I too look for a drama-free life as much as possible. I have my own family and small circle of friends beyond that but they are all low-maintenance (probably why we are still friends).
I earn plenty but spend little (apart from holidays) “things” wear me out.

As long as I have a creative and sporting outlet and chance to read and watch films then I’m fine.
I find more pleasure in free rhubarb from our small garden than I ever could from a Porsche.

At the risk of sounding like a dick, I’m gonna wager that the reason you don’t think you have many needs is because you have everything you need. You have a job, you have a house, you have a wife, and a child. You may in fact be a simple man, I don’t know. But I’m guessing your circumstances aren’t as humble as they coud be.

I have never met a person who admits they thrive on drama or that they are high-maintenance. Most people think they are child-like innocents with simple pleasures. This includes myself. But alas, here I am, typing on a Bluetooth keyboard on a tablet, a few inches away from a desktop computer and a high-definition portable radio, in a climate-controlled office 11 stories above ground. What more could I possibly want?

Reading this thread right after this other one, I see that I can blame you for the problems the Japanese porn industry is having.

Exactly. Those aren’t simple needs. What is it that you think most people need that you don’t? A lot of that inner turmoil, those monologues and self-judgments, those complex views of the world, have to do with people trying to obtain simple things like a fulfilling job that can support them; acceptable, non-stressful housing; a loving life partner, and children. I personally would like to have just one of those four things, and a lot of the struggle in my life is trying to figure out how I can obtain one. I feel like I have very simple needs, but they are not being fulfilled, and that makes my life detailed and complicated and noisy.

This.

I have a feeling that if you were to dump 50mill cash on someone’s lap that claims to have humble needs, I’d imagine it wouldn’t be long before their needs weren’t so humble anymore.

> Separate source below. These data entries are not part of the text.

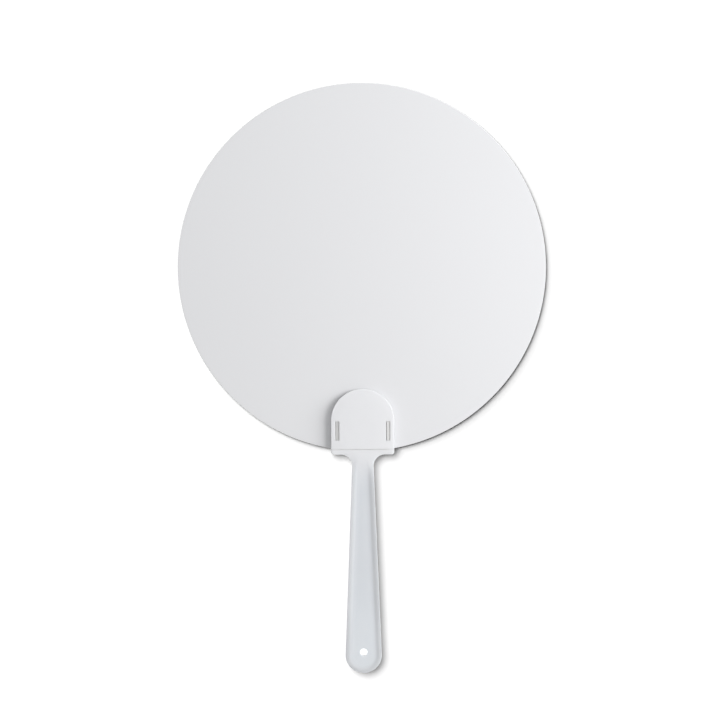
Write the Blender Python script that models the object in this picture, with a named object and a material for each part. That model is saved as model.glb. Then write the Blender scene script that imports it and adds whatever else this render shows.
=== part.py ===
"""Semi-rigid hand fan: a round plastic sheet held in the snap clip at the head of a moulded handle.

The fan lies on its back. X runs across it, +Y from the end of its handle to the top of its blade, and
+Z out of its front. The origin is at the middle of the outline, on the surface that the fan lies on.
The pieces are drawn about the centre of the clip's arch, and an empty there sets them in place.
"""

import math

import bmesh
import bpy
from mathutils import Matrix

MM = 0.001

# Blade: the round sheet
BLADE_DIAMETER = 210.0 * MM
BLADE_THICKNESS = 0.5 * MM
BLADE_FOOT = 1.0 * MM  # cut off the round sheet where its foot meets the seam

# Clip: the rear plate behind the sheet and the cover in front of it share one arch
CLIP_WIDTH = 36.0 * MM
CLIP_SIDE = 16.5 * MM  # straight side, from the arch's centre down to the seam
REAR_PLATE_THICKNESS = 1.8 * MM
COVER_THICKNESS = 3.9 * MM

# Windows in the cover, each with a ledge that a snap arm catches on
WINDOW_LENGTH = 10.8 * MM
WINDOW_WIDTH = 2.3 * MM
WINDOW_WALL = 2.35 * MM  # cover left outside the window
WINDOW_DROP = 0.6 * MM  # arch's centre down to the window's top end
LEDGE_DEPTH = 0.33 * MM
LEDGE_HEIGHT = 2.3 * MM

# Snap arms
ARM_THICKNESS = 1.6 * MM  # at the top
ARM_TAPER = 0.24 * MM  # how much thicker the foot is, on its inner side
ARM_FOOT_INSET = 0.3 * MM  # foot above the back of the rear plate
ARM_TOP_INSET = 0.6 * MM  # top below the face of the cover
ARM_END_GAP = 0.15 * MM  # free length at each end of the window
NOSE_CATCH = 0.2 * MM  # how far the nose reaches over the ledge
NOSE_LAND = 0.3 * MM  # upright edge of the nose, under its ramp
NOSE_CREST = 0.3 * MM  # flat top of the ramp

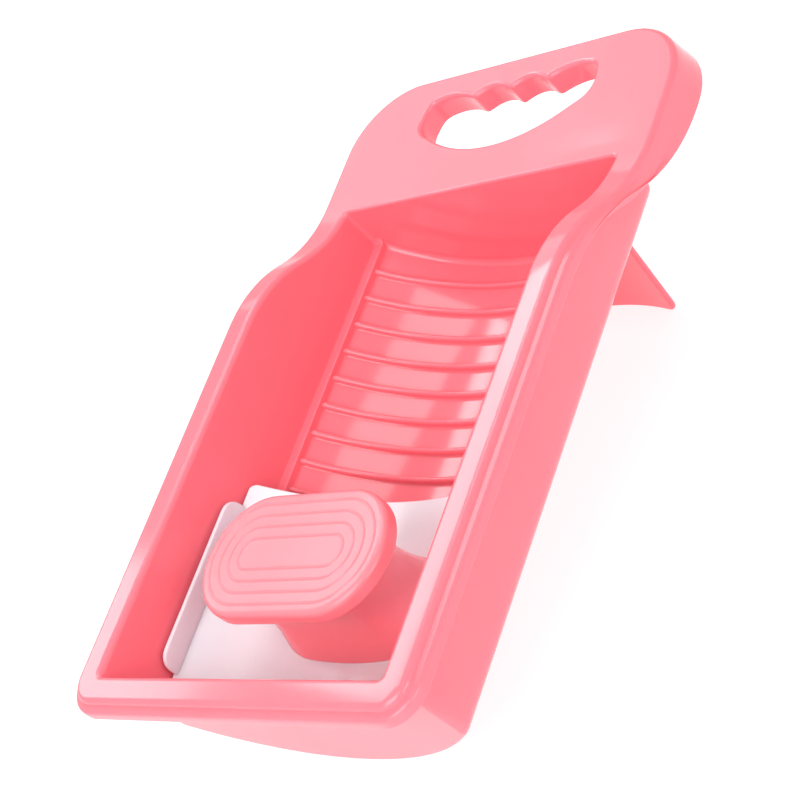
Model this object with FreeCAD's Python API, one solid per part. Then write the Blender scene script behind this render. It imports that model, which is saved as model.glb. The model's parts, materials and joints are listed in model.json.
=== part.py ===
import FreeCAD, Part
import math
import os

# A hand washboard: a tray with a ribbed, curved floor and a carrying handle, a stand
# that folds out behind its upper end, and a rubbing tool that slides along the tray.
#
# Everything is drawn in the board's own frame, in millimetres: X across the board,
# Y from its front lip towards the handle, Z out of the open side, with z = 0 on the
# rim. The finished pieces are then leaned back by LEAN, as the open stand holds them.

V = FreeCAD.Vector
X_AXIS = V(1, 0, 0)
Y_AXIS = V(0, 1, 0)
Z_AXIS = V(0, 0, 1)

# ---- driving dimensions -------------------------------------------------------------

LEAN = 9.4                  # slope of the board on its open stand, degrees

# outline of the rim and the handle
HALF_WIDTH = 88.6
LENGTH = 303.8
FRONT_CORNER = 14.0
HANDLE_CORNER = 33.4

# side view: the rim dips to the handle in two equal arcs
DIP_START = 168.0
DIP_END = 243.0
HANDLE_DROP = 22.5

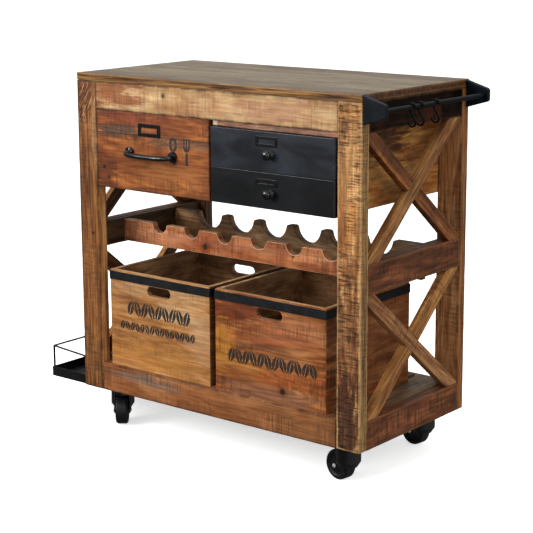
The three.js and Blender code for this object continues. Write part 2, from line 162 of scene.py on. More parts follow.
# How the wood's grain frame is turned for each direction of the grain: its X runs along the grain.
GRAIN_TURNS = {"X": (0, 0, 0), "Y": (0, 0, -math.pi / 2), "Z": (0, math.pi / 2, 0)}
SEED_SHIFT = (317.0, 173.0, 91.0)  # how far each seed moves the noise
PLANK_SHIFT = (900.0, 400.0)  # the most that a glued plank's grain is moved, along and across
RING_DENSITY = 75.0  # more cuts the wide grain into more lines
DARK_EDGE = ("2b190d", 0.6)
KNOT_RIM, KNOT_CORE = "5a3218", "24120a"


def ellipsoid(n, spot, centre, radii):
    """How far a spot is from a centre, as a share of the radii."""
    away = n.map(spot, scale=[1 / r for r in radii], move=[-c / r for c, r in zip(centre, radii)])
    return n.new("VectorMath", {0: away}, output=1, operation="LENGTH")


def grain_frame(n, spot, grain, slope, seed):
    """Where a spot lies in the wood, with X along the grain."""
    shift = [seed * step for step in SEED_SHIFT]
    if grain == "walls":
        along, around = (n.map(spot, turn=GRAIN_TURNS[axis], move=shift) for axis in "XY")
        sideways = n.math("GREATER_THAN", n.math("ABSOLUTE", n.split(n.coordinates["Normal"], X)), 0.7)
        return n.mix(sideways, along, around)
    turn = (-math.radians(slope), 0, -math.pi / 2) if slope else GRAIN_TURNS[grain]
    return n.map(spot, turn=turn, move=shift)


def glued_planks(n, spot, run, planks, seed):
    """The grain frame moved from plank to plank, each plank's random number, and a mark on the joints."""
    axis, start, width = planks
    place = n.math("DIVIDE", n.math("SUBTRACT", n.split(spot, axis), start), width)
    lot = n.new("TexWhiteNoise", {"W": n.math("ADD", n.math("FLOOR", place), seed + 0.5)},
                noise_dimensions="1D")
    jump = n.new("CombineXYZ", {i: n.math("MULTIPLY", lot, far) for i, far in enumerate(PLANK_SHIFT)})
    run = n.new("VectorMath", {0: run, 1: jump}, operation="ADD")
    joint = n.math("ABSOLUTE", n.math("SUBTRACT", n.math("FRACT", n.math("ADD", place, 0.5)), 0.5))
    return run, lot, n.span(n.math("MULTIPLY", joint, width), 1.1, 0.3)


def stained_and_shaded(n, spot, colour, patches, scuffs, ragged, torn):
    """The colour with its patches, whose outlines are torn, and with its streaky scuffs."""
    # Patches are stains, and on the right crate also a painted shadow.
    for centre, radii, tint, amount in patches:
        away = n.math("ADD", ellipsoid(n, spot, centre, radii), torn)
        colour = n.mix(n.span(away, 1.25, 0.55, 0.0, amount), colour, rgb(tint))
    for centre, radii, slant, tint, amount in scuffs:
        streaks = n.noise(n.map(spot, turn=(0, math.radians(slant), 0)), (36, 12, 4.5), detail=4, rough=0.6)
        there = n.span(n.math("ADD", ellipsoid(n, spot, centre, radii), ragged), 1.2, 0.6, 0.0, amount)
        colour = n.mix(n.math("MULTIPLY", there, n.span(streaks, 0.5, 0.6)), colour, rgb(tint))
    return colour


def knotted(n, spot, colour, knots, torn):
    """The colour with its knots: a dark core in a softer rim."""
    for centre, radius in knots:
        away = n.math("ADD", ellipsoid(n, spot, centre, (radius, radius, radius)),
                      n.math("MULTIPLY", torn, 0.6))
        colour = n.mix(n.span(away, 2.6, 0.9, 0.0, 0.5), colour, rgb(KNOT_RIM))
        colour = n.mix(n.span(away, 1.1, 0.6, 0.0, 0.9), colour, rgb(KNOT_CORE))
    return colour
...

Of course you’re happy to live in a tiny one bedroom apartment. You’re stuck there. You have only two choices in this situation: Be happy or be sad.

Smart people choose to be happy with what they got.

But smart people shouldn’t delude themselves into thinking they’d go right on living the life they are now should they find themselves swimming in a mountain of cash.

Not me. In my head it’s business with lead pipe cruelty, fast cars, hookers and blow. Vegas, baby! 24/7!

I’m complicated.

Recently, a friend of mine was telling me about her personal philosophy about happiness. “It all boils down to friends and family,” she told me.

She’s from an upper middle-class background. She’s got a good job and she’s married to a doctor. They take multiiple exotic vacations every year. OF COURSE, it boils down to friends and family for her. All the other bases are covered.

Unfortunately, since that time her health has taken a nosedive and she’s been suffering a lot. I’m guessing her philosophy has shifted somewhat since that conversation.

It all means nothing if you don’t have your health. :wink:

Don’t forget the ashtray . . . or the paddle game

Of course! If you haven’t got that, you haven’t got anything!

There are plenty of people who don’t have all they need. For some of them the things that they don’t have are simple needs - enough food, good housing, a family, a job. But there are plenty of people with money and whose simple needs are met who think they need a lot more. A hot car. All the cable channels in the world. The latest phone. Fancy vacations to resorts.
There are people with $X who save and are satisfied, and there are people with $5X who are broken and hungry for more.

My needs are simpler and my ambitions are lower than anyone else I know. And it’s not just me saying this. Ask my friends, they’ll back me up. However, somewhat paradoxically, my success rate at achieving my ambitions and fulfilling my needs is also far worse than anyone I know.

I don’t know what the connection is there. I’m extremely low maintenance. But I’m also extremely stupid and lazy. Is it a case of “despite of”, or “because of”?

Ideally, I would probably be a plant. Little work, little reward. Just stand there and photosynthesize.

It does boil down to friends and family. I’m very close to my siblings, even though we live all over the lower 48. And we all have the money to travel and get together several times a year. It’s enriched all our lives. Money may not buy happiness, but I know my life would be poorer without the opportunities it brings.

When my daughter asked why I never get lottery tickets, I told her: “I can’t think of anything else I want to buy.”

I don’t know if my needs are simple, but I do have a reasonable point called “enough”.

(And yes, all the basics; health, roof, food are covered, so it’s easier for me than some)

You could buy … more lottery tickets!